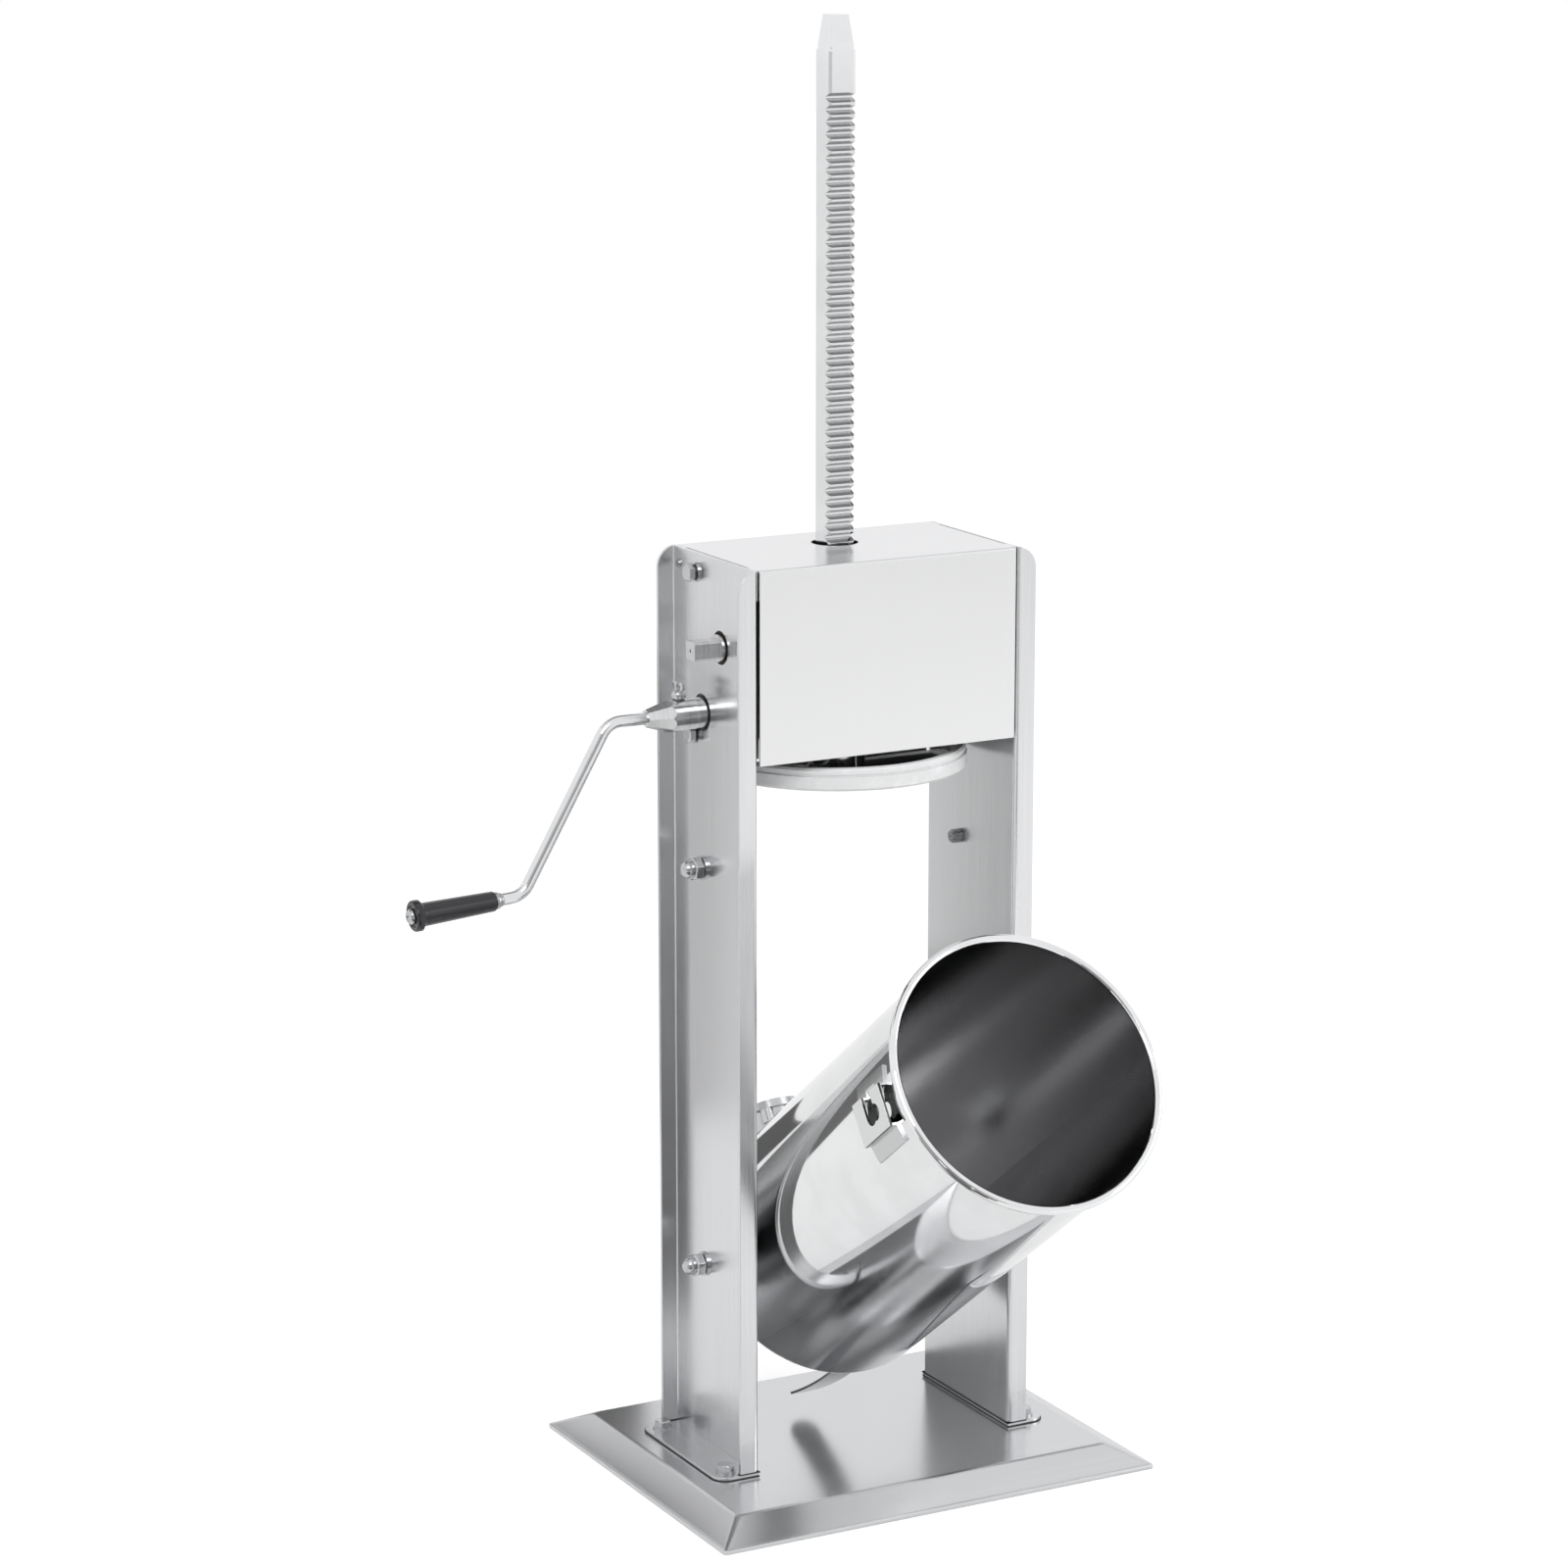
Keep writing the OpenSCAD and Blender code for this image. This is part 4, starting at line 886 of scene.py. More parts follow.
    @classmethod
    def stand(cls, piece: bpy.types.Object, at: Vector, along: Vector, turn: float = 0.0) -> None:
        """Lays a piece that was made round +Z along another direction, and fixes its place in its mesh.

        Args:
            piece: the piece.
            at: where its origin goes.
            along: where its +Z points.
            turn: a turn about its own axis first, in degrees.
        """
        cls.pick(piece)
        lay = along.to_track_quat("Z", "Y").to_matrix().to_4x4()
        piece.matrix_world = Matrix.Translation(at) @ lay @ Matrix.Rotation(math.radians(turn), 4, "Z")
        cls.settle()

    @classmethod
    def rounded(cls, piece: bpy.types.Object, width: float, segments: int = 2, limit: float = 35.0) -> None:
        """Rounds a piece's sharp edges with an applied bevel, and smooths it.

        Args:
            piece: the piece.
            width: the bevel's width, in metres.
            segments: how many steps it has.
            limit: the least angle of an edge that is rounded, in degrees.
        """
        cls.pick(piece)
        bevel = piece.modifiers.new("edges", "BEVEL")
        bevel.width = width
        bevel.segments = segments
        bevel.angle_limit = math.radians(limit)
        bpy.ops.object.modifier_apply(modifier=bevel.name)
        bpy.ops.object.shade_smooth_by_angle(angle=math.radians(limit))

    @classmethod
    def joined(cls, name: str, pieces: Sequence[bpy.types.Object]) -> bpy.types.Object:
        """Joins two or more pieces into one.

        Args:
            name: the joined piece's name.
            pieces: what is joined.

        Returns:
            The joined piece.
        """
        cls.clear_selection()
        for piece in pieces:
            piece.select_set(True)
        bpy.context.view_layer.objects.active = pieces[0]
        bpy.ops.object.join()
        pieces[0].name = name
        return pieces[0]

    @staticmethod
    def copies(pattern: bpy.types.Object, names: Sequence[str]) -> list[bpy.types.Object]:
        """Copies a piece, each copy with its own mesh, and clears the pattern away.

        Args:
            pattern: the piece that repeats.
            names: the copies' names.

        Returns:
            The copies.
        """
        made = []
        for name in names:
            copy = pattern.copy()
            copy.data = pattern.data.copy()
            copy.name = name
            bpy.context.scene.collection.objects.link(copy)
            made.append(copy)
        bpy.data.objects.remove(pattern)
        return made

    @staticmethod
    def hand_over(piece: bpy.types.Object, body: str, slot: str, finish: Finish, *replaced: str) -> None:
        """Dresses a finished piece and puts it on its body.

        Args:
            piece: the piece.
            body: the body that carries it.
            slot: the material slot that its finish comes from; not used.
            finish: its finish.
            replaced: nodes that it stands for.
        """
        put_on(piece, finish)
        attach(piece, body)
        if replaced:
            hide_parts(*replaced)
        LOG.info("%s rides on %s with %d faces", piece.name, body, len(piece.data.polygons))


@dataclass
class Joint:
    """A joint's place and direction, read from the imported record."""

    place: Vector
    axis: Vector

    @classmethod
    def named(cls, frame: dict[str, Any], name: str) -> "Joint":
        """Finds a joint.

        Args:
            frame: the loaded frame.
            name: the joint's name.

        Returns:
            The joint.
        """
        found = next(joint for joint in frame["joints"] if joint["name"] == name)
        return cls(Vector(found.get("pos_m", (0, 0, 0))), Vector(found["axis"]).normalized())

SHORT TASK
Copy out all lines where the word "replaced" appears.

THE SOLUTION
    def hand_over(piece: bpy.types.Object, body: str, slot: str, finish: Finish, *replaced: str) -> None:
            replaced: nodes that it stands for.
        if replaced:
            hide_parts(*replaced)